Copy out, exactly and without additions, the lines from the one that contains "for thing in" to the one that contains "import numpy as np", both ends included.

### RECORDS FOR PROCESSING
......

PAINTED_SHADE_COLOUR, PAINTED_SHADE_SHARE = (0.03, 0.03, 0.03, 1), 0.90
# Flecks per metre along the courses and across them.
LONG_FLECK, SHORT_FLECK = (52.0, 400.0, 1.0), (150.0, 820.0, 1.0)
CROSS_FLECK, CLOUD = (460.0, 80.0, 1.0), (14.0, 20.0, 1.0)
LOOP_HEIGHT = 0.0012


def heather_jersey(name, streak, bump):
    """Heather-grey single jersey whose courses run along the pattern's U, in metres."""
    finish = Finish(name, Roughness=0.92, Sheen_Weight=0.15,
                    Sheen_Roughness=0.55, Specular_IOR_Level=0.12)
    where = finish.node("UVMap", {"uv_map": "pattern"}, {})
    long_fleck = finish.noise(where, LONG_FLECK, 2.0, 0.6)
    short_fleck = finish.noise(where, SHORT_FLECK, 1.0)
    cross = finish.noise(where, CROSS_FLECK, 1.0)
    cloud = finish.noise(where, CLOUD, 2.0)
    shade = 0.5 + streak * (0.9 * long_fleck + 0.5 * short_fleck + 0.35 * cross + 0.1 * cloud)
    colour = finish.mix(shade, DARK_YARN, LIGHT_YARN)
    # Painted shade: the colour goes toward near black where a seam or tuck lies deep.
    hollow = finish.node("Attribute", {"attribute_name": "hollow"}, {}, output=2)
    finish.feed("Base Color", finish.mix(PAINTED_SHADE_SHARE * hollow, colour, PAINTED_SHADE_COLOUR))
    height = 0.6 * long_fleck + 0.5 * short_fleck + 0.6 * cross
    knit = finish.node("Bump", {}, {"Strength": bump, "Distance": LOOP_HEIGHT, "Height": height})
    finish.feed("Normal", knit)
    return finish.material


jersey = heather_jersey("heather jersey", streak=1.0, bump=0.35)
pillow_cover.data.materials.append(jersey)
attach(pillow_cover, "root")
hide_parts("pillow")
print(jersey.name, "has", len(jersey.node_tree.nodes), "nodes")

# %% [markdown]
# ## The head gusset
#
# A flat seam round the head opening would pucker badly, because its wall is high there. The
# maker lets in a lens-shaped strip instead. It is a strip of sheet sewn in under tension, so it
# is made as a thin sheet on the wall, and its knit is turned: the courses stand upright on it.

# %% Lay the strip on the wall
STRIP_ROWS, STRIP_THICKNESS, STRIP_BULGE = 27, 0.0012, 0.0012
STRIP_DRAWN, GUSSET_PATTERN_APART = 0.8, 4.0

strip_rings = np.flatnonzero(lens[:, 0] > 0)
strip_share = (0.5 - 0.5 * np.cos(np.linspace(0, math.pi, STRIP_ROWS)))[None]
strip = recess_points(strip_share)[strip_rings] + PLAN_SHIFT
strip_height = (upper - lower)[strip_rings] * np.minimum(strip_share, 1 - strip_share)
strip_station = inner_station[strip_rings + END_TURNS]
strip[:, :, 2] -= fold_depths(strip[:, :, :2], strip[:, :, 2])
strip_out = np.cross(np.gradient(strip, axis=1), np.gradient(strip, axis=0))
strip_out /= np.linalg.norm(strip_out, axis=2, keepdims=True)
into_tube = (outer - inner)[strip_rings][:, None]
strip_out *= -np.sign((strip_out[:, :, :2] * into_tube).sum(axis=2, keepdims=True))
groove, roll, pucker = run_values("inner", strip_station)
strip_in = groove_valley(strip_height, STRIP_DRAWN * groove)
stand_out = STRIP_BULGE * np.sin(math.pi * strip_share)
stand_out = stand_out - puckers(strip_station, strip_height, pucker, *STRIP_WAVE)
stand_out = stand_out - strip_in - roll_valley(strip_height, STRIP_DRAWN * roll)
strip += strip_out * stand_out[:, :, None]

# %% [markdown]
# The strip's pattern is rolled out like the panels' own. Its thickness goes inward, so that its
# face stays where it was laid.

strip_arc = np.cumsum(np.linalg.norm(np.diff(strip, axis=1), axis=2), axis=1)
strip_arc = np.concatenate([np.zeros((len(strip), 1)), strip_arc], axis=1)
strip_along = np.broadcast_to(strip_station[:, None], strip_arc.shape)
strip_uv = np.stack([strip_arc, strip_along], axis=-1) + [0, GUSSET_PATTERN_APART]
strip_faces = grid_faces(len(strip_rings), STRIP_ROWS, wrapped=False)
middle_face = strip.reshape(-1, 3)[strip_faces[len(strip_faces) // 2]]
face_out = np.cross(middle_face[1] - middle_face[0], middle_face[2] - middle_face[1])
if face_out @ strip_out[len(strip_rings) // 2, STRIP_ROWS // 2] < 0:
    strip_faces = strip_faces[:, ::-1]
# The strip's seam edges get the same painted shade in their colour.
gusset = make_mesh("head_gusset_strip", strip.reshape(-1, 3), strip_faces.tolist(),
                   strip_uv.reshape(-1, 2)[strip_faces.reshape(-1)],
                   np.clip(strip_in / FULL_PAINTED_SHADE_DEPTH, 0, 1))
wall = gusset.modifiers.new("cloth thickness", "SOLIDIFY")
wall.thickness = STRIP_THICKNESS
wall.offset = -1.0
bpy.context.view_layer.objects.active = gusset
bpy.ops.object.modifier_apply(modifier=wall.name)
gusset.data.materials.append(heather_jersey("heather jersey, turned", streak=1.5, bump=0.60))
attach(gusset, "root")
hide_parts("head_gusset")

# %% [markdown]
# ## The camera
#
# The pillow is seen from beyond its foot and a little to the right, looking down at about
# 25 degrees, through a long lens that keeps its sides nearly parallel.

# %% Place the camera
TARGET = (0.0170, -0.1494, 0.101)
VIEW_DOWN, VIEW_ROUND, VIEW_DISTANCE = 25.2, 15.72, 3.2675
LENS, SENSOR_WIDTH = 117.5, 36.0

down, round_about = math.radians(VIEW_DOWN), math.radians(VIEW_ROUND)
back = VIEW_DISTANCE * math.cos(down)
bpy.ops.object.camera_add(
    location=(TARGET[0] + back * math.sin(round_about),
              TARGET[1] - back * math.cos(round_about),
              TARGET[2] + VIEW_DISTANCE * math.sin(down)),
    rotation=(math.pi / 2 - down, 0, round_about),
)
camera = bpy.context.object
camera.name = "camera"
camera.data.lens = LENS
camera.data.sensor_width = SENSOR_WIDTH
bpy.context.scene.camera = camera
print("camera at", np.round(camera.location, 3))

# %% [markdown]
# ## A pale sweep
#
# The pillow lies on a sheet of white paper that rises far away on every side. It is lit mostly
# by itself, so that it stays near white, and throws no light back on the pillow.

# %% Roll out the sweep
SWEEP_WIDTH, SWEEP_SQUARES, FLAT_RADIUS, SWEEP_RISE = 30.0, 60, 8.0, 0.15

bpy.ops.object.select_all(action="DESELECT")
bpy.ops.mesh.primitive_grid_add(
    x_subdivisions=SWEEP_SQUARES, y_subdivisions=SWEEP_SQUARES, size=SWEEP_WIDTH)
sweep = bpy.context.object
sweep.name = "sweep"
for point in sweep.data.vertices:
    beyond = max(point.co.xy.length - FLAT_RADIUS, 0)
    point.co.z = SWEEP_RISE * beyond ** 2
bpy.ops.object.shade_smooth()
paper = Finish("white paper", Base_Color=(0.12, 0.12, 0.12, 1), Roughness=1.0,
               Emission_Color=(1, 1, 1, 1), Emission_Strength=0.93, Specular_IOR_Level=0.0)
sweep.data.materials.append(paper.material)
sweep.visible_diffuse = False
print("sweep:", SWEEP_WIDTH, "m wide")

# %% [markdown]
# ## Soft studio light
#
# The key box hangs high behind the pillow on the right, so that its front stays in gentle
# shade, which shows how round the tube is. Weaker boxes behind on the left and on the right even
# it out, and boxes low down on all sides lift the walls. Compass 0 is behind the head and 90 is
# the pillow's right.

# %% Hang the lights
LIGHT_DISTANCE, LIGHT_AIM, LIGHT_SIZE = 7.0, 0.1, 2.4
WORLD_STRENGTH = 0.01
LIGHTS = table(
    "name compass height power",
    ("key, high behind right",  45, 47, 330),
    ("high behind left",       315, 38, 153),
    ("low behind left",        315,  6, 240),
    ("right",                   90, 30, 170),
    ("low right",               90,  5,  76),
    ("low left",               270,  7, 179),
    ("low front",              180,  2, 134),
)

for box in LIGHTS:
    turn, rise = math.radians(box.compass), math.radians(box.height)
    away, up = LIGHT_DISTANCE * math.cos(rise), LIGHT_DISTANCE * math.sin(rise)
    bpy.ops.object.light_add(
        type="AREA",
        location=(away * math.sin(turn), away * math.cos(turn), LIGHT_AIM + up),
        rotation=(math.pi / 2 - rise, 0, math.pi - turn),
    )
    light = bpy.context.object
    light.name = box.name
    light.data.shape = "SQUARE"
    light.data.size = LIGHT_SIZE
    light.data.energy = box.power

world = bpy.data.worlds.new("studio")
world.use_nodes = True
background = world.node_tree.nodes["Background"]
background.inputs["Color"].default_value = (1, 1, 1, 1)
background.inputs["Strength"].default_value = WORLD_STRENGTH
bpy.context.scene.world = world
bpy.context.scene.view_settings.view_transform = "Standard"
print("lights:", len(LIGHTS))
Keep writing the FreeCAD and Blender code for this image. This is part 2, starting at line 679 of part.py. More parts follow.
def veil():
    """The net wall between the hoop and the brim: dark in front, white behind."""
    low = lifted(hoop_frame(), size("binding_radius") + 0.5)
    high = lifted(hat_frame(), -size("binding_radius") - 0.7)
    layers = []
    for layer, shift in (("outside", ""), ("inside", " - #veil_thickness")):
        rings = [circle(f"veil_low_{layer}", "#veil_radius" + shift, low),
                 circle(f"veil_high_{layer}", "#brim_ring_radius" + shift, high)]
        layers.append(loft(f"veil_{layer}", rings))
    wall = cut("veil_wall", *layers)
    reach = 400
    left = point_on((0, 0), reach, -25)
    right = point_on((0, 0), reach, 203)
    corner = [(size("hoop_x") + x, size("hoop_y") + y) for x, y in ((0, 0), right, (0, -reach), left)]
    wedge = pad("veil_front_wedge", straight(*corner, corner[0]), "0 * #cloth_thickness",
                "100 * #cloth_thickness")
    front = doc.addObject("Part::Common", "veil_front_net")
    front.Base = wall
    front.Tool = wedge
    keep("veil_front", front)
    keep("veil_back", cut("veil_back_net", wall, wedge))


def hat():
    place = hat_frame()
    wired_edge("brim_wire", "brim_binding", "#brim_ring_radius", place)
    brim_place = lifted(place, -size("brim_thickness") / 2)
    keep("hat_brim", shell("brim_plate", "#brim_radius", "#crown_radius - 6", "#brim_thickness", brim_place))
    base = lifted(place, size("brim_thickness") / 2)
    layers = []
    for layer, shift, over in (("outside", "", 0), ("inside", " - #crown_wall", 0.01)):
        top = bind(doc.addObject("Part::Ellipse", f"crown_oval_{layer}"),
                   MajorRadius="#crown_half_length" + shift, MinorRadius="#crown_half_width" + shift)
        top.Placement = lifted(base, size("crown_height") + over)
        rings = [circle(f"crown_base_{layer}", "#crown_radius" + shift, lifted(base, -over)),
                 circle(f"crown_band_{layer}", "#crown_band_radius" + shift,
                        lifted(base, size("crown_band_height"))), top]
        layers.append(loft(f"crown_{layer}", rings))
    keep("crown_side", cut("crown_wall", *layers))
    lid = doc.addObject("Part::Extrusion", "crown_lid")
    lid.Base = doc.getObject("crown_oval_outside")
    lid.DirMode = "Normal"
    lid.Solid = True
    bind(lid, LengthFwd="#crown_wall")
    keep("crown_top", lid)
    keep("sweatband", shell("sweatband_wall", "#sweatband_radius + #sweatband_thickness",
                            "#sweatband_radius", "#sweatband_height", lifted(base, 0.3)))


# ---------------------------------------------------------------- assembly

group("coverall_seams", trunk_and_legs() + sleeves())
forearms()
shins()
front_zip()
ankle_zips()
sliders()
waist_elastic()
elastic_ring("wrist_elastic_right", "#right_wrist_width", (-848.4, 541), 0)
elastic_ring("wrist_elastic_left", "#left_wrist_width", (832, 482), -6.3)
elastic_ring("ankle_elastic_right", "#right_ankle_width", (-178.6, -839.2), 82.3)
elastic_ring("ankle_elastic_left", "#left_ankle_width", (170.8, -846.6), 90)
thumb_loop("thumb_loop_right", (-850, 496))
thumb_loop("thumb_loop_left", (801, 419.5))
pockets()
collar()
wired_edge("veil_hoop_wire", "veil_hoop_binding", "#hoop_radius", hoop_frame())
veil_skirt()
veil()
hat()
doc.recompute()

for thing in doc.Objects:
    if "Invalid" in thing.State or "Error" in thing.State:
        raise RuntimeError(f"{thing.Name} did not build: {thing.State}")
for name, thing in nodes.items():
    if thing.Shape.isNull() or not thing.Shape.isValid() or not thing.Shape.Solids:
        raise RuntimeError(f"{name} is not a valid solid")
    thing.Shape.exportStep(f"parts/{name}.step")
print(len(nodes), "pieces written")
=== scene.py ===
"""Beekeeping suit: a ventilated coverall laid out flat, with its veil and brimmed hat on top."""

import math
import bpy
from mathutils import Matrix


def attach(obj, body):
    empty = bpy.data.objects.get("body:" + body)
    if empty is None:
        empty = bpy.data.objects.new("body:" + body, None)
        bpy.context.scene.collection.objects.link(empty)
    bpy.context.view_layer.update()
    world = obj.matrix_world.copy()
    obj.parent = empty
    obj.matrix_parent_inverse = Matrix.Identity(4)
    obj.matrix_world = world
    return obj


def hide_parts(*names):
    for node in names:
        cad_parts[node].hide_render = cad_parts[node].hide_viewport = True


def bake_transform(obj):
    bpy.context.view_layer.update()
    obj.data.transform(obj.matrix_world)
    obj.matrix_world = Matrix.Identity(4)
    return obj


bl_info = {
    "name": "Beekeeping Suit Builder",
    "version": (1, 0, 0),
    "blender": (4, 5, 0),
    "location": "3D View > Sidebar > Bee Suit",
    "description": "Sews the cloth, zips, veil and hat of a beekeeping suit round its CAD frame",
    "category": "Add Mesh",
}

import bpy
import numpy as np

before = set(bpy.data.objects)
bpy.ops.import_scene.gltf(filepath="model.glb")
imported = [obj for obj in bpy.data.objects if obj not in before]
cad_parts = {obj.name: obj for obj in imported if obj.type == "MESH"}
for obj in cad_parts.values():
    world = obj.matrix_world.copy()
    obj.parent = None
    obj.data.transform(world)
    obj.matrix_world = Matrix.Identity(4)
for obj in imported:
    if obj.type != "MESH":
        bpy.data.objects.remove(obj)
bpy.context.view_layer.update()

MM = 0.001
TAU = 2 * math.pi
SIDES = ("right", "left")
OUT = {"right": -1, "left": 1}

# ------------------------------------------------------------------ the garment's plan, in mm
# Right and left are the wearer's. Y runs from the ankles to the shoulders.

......

### RESPONSE BELOW
for thing in doc.Objects:
    if "Invalid" in thing.State or "Error" in thing.State:
        raise RuntimeError(f"{thing.Name} did not build: {thing.State}")
for name, thing in nodes.items():
    if thing.Shape.isNull() or not thing.Shape.isValid() or not thing.Shape.Solids:
        raise RuntimeError(f"{name} is not a valid solid")
    thing.Shape.exportStep(f"parts/{name}.step")
print(len(nodes), "pieces written")
=== scene.py ===
"""Beekeeping suit: a ventilated coverall laid out flat, with its veil and brimmed hat on top."""

import math
import bpy
from mathutils import Matrix


def attach(obj, body):
    empty = bpy.data.objects.get("body:" + body)
    if empty is None:
        empty = bpy.data.objects.new("body:" + body, None)
        bpy.context.scene.collection.objects.link(empty)
    bpy.context.view_layer.update()
    world = obj.matrix_world.copy()
    obj.parent = empty
    obj.matrix_parent_inverse = Matrix.Identity(4)
    obj.matrix_world = world
    return obj


def hide_parts(*names):
    for node in names:
        cad_parts[node].hide_render = cad_parts[node].hide_viewport = True


def bake_transform(obj):
    bpy.context.view_layer.update()
    obj.data.transform(obj.matrix_world)
    obj.matrix_world = Matrix.Identity(4)
    return obj


bl_info = {
    "name": "Beekeeping Suit Builder",
    "version": (1, 0, 0),
    "blender": (4, 5, 0),
    "location": "3D View > Sidebar > Bee Suit",
    "description": "Sews the cloth, zips, veil and hat of a beekeeping suit round its CAD frame",
    "category": "Add Mesh",
}

import bpy
import numpy as np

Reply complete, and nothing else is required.